29 October 2009

Corrections

The Columbia Journalism Review features an item on corrections in the London Sun ... treats such as
In an article published on The Sun website on January 27 under the headline 'Gollum joker killed in live rail horror' we incorrectly stated that Julian Brooker, 23, of Brighton, was blown 15ft into the air after accidentally touching a live railway line. His parents have asked us to make clear he was not turned into a fireball, was not obsessed with the number 23 and didn’t go drinking on that date every month.

Julian's mother did not say, during or after the inquest, her son often got on all fours creeping around their house pretending to be Gollum.
and
SURREY Police have not blamed gipsies for an attack on their force helicopter, no staff in their operations rooms were threatened by gipsies and no gipsy site was being targeted for a raid as we reported on May 14. We apologise for the mistakes and are happy to set the record straight.
More regrettably the NSW Premier is reported as having described a photo of Dennis Ferguson and his advocate as "repulsive" and having said that it could "scare the public".

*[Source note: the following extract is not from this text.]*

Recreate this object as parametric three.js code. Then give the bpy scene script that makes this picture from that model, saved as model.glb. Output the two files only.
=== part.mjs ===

How, I wonder, is the public scared. Is there are substantive basis for being scared? Should those of timorous spirits or redneck disposition (one of my naughtier students, unimpressed by vigilantism, told them to "eat a spoonful of cement, princess, and toughen up") be protected from anything scary? Is implicit endorsement by the Premier of scaryness an expression of good public policy? Should we look to the Premier for articulation of justice? Alas, notions of justice in the sense of 'innocent until proven guilty' and 'no punishment outside the sentence made by a court' are apparently foreign to many students in the current round of Legal Workshop at the ANU ... and likely to remain so if leading politicians resile from responsibilities.